=== Stated problem ===
Set down each line from the one containing "0.60, 0.56), 0.9))" to the one containing "obj.matrix_parent_inverse = Matrix.Identity(4)", inclusive, exactly as written and with nothing further.
——
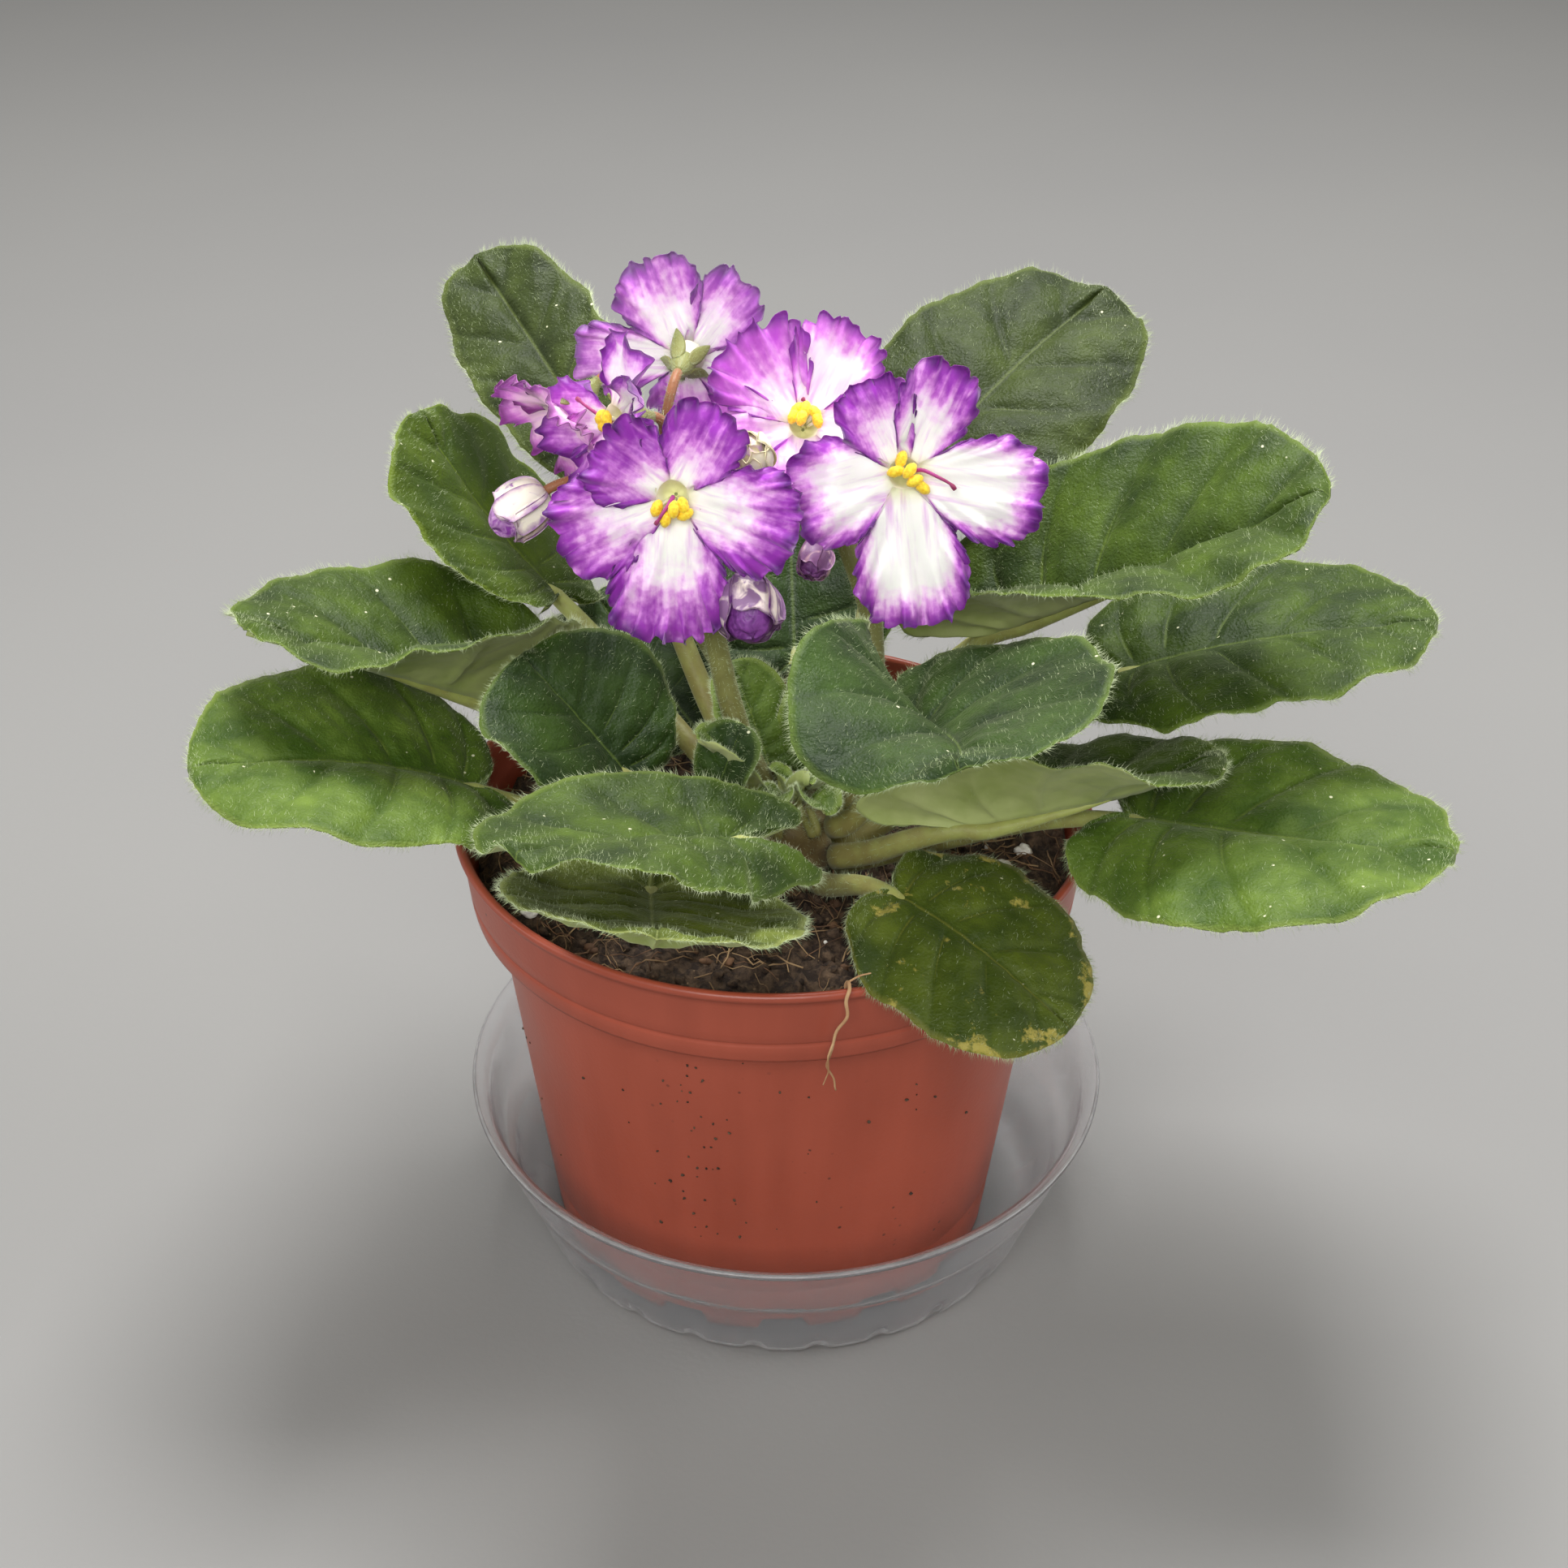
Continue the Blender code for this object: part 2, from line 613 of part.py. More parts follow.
def build_pedicel(name, flower, start, parts, surface):
    """Pedicel that swells into the calyx behind the flower."""
    end = flower.back(THROAT_DEPTH + PETAL_THICK / 2 + GAP)
    low = flower.back(THROAT_DEPTH + CALYX_LENGTH)
    path = stalk_path(start, low, flower.axis, 5)
    path += [low + (end - low) * 0.35, end]
    radii = [PEDICEL_R] * 6 + [PEDICEL_R + 0.1, 1.9, 2.2]
    return tube(name, path, radii, surface, parts)


def build_bud(name, start, centre, facing, radius, stretch, parts, surface):
    """Closed bud on its short pedicel."""
    reach = radius * stretch
    path = stalk_path(start, centre - facing * (reach + 1.0), facing, 5)
    radii = [PEDICEL_R] * 5 + [PEDICEL_R - 0.1] * 2
    for along, wide in ((-0.92, 0.45), (-0.6, 0.8), (0.0, 1.0), (0.55, 0.84), (0.88, 0.5), (1.0, 0.15)):
        path.append(centre + facing * reach * along)
        radii.append(radius * wide)
    return tube(name, path, radii, surface, parts, sides=2)


def build_flowers(parts):
    stalk = material("peduncle_tissue", PALE_STEM, 0.55)
    red_stalk = material("pedicel_tissue", (0.30, 0.16, 0.08), 0.55)
    tube("peduncle_left", PEDUNCLE_LEFT, [2.3, 2.3, 2.2, 2.0, 1.9, 1.8, 2.3], stalk, parts)
    tube("peduncle_right", PEDUNCLE_RIGHT, [2.4, 2.4, 2.4, 2.3, 2.1, 2.0, 1.8, 2.3], stalk, parts)
    tube("peduncle_back", PEDUNCLE_BACK, [2.0, 2.0, 1.9, 1.8, 1.7, 1.7, 2.3], stalk, parts)
    for flower in FLOWERS:
        build_corolla(flower, parts)
        peduncle, bearing = PEDICEL_STARTS[flower.name]
        build_pedicel("pedicel_" + flower.name, flower, stalk_foot(peduncle, bearing), parts, red_stalk)
        if flower.name in ("front_right", "front_left", "middle_back", "behind_left"):
            build_anthers(flower, parts)
    for name, peduncle, bearing, centre, heading, rise, radius, stretch in BUDS:
        build_bud(name, stalk_foot(peduncle, bearing), Vector(centre), heading_vector(heading, rise),
                  radius, stretch, parts, material(name + "_skin", CREAM, 0.6))


PEDICEL_STARTS = {
    "front_right": (PEDUNCLE_RIGHT, -50),
    "middle_back": (PEDUNCLE_RIGHT, 90),
    "front_left": (PEDUNCLE_LEFT, 200),
    "top_back": (PEDUNCLE_BACK, 60),
    "behind_left": (PEDUNCLE_BACK, -60),
    "fading_left": (PEDUNCLE_BACK, 140),
}

# name, peduncle, bearing on its top, centre of the bud, heading, rise, radius, stretch
BUDS = [
    ("bud_round", PEDUNCLE_LEFT, -60, (-6.1, -17, 146), -80, -40, 5.3, 1.12),
    ("bud_cream", PEDUNCLE_LEFT, 60, (-4.4, 2, 166), -90, 60, 3.0, 1.35),
    ("bud_small", PEDUNCLE_RIGHT, 200, (7, -2, 147.6), -100, -20, 3.1, 1.1),
    ("bud_half_open", PEDUNCLE_BACK, 220, (-45.4, 5, 153.6), 200, -30, 4.6, 1.3),
]


# ---------------------------------------------------------------- small trim

def build_root(parts):
    """Dry root lying over the front of the rim."""
    front = -RIM_R - 0.9
    points = [(12.6, -54.5, 90.5), (12.8, -57.0, 96.9), (13.0, front + 1.0, 97.2), (12.2, front - 0.1, 92),
              (10.2, front + 0.2, 86.5), (9.4, front + 1.2, 80.5), (11.2, front + 2.0, 74.5)]
    dry = material("root_dry", (0.55, 0.38, 0.24), 0.8)
    tube("hanging_root", points, [0.5, 0.5, 0.45, 0.4, 0.4, 0.35, 0.25], dry, parts, sides=1)


GRAINS = [(42, -14, 2.0), (45, -22, 1.5), (47, -6, 1.7), (-44, -26, 1.6), (8, -52, 1.4)]


def build_grains(parts):
    """Perlite grains lying on the soil: x, y and radius of each in GRAINS."""
    for i, (x, y, radius) in enumerate(GRAINS):
        bpy.ops.mesh.primitive_ico_sphere_add(subdivisions=1, radius=MM * radius)
        grain = bpy.context.object
        grain.name = "perlite_%d" % (i + 1)
        grain.data.materials.append(material(grain.name, (0.62, 0.60, 0.56), 0.9))
        grain.location = (MM * x, MM * y, MM * (soil_height(x, y) + radius + GAP))
        grain.rotation_euler = (0.4 * i, 0.7 * i, 0.9 * i)
        for holder in list(grain.users_collection):
            holder.objects.unlink(grain)
        parts.objects.link(grain)


def main():
    clear_scene()
    parts = make_collection("potted_african_violet")
    tools = make_collection("tools")
    build_pot(parts, tools)
    build_saucer(parts)
    build_soil(parts)
    build_crown(parts)
    for leaf in LEAVES:
        build_leaf(leaf, material(leaf.name + "_tissue", GREEN, 0.6), parts, tools)
    build_flowers(parts)
    build_root(parts)
    build_grains(parts)


main()
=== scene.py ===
"""Looks of the potted African violet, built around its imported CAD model.

Tables and shapes are in millimetres, and each mesh is scaled to metres as it is made. They follow the
values of the CAD part, with these main differences. Blades, petals and the saucer's wall are thinner. One
leaf is 2 mm longer, and two have their margins moved by up to 2.6 mm. Petals differ in length by up to
8 mm. Five flowers stand 1 to 9 mm off their solids, and two buds 1 to 2 mm, one of them larger.
"""
import math
from dataclasses import dataclass

import bpy
import numpy as np
from mathutils import Matrix, Vector


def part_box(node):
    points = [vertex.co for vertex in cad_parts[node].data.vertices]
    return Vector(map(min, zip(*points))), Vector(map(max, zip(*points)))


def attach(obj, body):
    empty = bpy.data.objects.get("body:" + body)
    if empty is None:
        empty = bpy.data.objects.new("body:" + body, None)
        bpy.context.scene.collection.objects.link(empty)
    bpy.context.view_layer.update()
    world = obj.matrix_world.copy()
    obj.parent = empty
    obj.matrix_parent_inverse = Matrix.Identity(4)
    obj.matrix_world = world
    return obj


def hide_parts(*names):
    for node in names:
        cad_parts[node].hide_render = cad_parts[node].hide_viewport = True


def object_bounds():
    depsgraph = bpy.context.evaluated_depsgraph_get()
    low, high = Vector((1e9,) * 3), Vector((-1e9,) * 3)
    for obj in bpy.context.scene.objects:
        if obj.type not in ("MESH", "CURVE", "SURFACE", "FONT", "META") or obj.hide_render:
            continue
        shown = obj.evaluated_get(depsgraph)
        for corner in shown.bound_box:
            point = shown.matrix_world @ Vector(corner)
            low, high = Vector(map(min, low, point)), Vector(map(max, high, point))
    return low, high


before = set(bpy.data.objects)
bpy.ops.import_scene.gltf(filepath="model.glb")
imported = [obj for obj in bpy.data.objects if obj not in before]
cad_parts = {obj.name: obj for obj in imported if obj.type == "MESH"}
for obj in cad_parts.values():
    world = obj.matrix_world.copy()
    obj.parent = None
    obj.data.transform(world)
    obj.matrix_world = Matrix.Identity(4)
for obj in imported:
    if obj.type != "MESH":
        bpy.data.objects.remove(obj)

CAD_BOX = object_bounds()
MM = 0.001
SEED = 41

# ---------------------------------------------------------------- sizes shared with the CAD part

POT_LOW, POT_HIGH = (np.array(corner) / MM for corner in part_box("pot"))
SAUCER_LOW, SAUCER_HIGH = (np.array(corner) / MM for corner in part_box("saucer"))
FOOT_Z = POT_LOW[2]
RIM_Z = POT_HIGH[2]
RIM_R = (POT_HIGH[0] - POT_LOW[0]) / 2
SAUCER_R = (SAUCER_HIGH[0] - SAUCER_LOW[0]) / 2
SAUCER_X, SAUCER_Y = (SAUCER_LOW[:2] + SAUCER_HIGH[:2]) / 2
SAUCER_Z = SAUCER_HIGH[2]
FOOT_R = 44.0
COLLAR_Z = 79.0
COLLAR_R = 57.4
BODY_TOP_R = 53.2
POT_WALL = 1.4
FOOT_RING = 3.0
FOOT_HEIGHT = 4.5
NOTCHES = 14
NOTCH_ANGLE = 12.5
NOTCH_START = 3.0
SOIL_Z = 87.0
CROWN = np.array((3.0, -12.0, SOIL_Z))
CROWN_R = 8.0
CROWN_TOP = 104.3
PETIOLE_R = 2.3
TIER_Z = SOIL_Z + 3.5
TIER_STEP = 3.6
BASE_SPREAD = 0.12
THROAT_DEPTH = 3.0
GAP = 0.3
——
=== Written answer ===
        grain.data.materials.append(material(grain.name, (0.62, 0.60, 0.56), 0.9))
        grain.location = (MM * x, MM * y, MM * (soil_height(x, y) + radius + GAP))
        grain.rotation_euler = (0.4 * i, 0.7 * i, 0.9 * i)
        for holder in list(grain.users_collection):
            holder.objects.unlink(grain)
        parts.objects.link(grain)


def main():
    clear_scene()
    parts = make_collection("potted_african_violet")
    tools = make_collection("tools")
    build_pot(parts, tools)
    build_saucer(parts)
    build_soil(parts)
    build_crown(parts)
    for leaf in LEAVES:
        build_leaf(leaf, material(leaf.name + "_tissue", GREEN, 0.6), parts, tools)
    build_flowers(parts)
    build_root(parts)
    build_grains(parts)


main()
=== scene.py ===
"""Looks of the potted African violet, built around its imported CAD model.

Tables and shapes are in millimetres, and each mesh is scaled to metres as it is made. They follow the
values of the CAD part, with these main differences. Blades, petals and the saucer's wall are thinner. One
leaf is 2 mm longer, and two have their margins moved by up to 2.6 mm. Petals differ in length by up to
8 mm. Five flowers stand 1 to 9 mm off their solids, and two buds 1 to 2 mm, one of them larger.
"""
import math
from dataclasses import dataclass

import bpy
import numpy as np
from mathutils import Matrix, Vector


def part_box(node):
    points = [vertex.co for vertex in cad_parts[node].data.vertices]
    return Vector(map(min, zip(*points))), Vector(map(max, zip(*points)))


def attach(obj, body):
    empty = bpy.data.objects.get("body:" + body)
    if empty is None:
        empty = bpy.data.objects.new("body:" + body, None)
        bpy.context.scene.collection.objects.link(empty)
    bpy.context.view_layer.update()
    world = obj.matrix_world.copy()
    obj.parent = empty
    obj.matrix_parent_inverse = Matrix.Identity(4)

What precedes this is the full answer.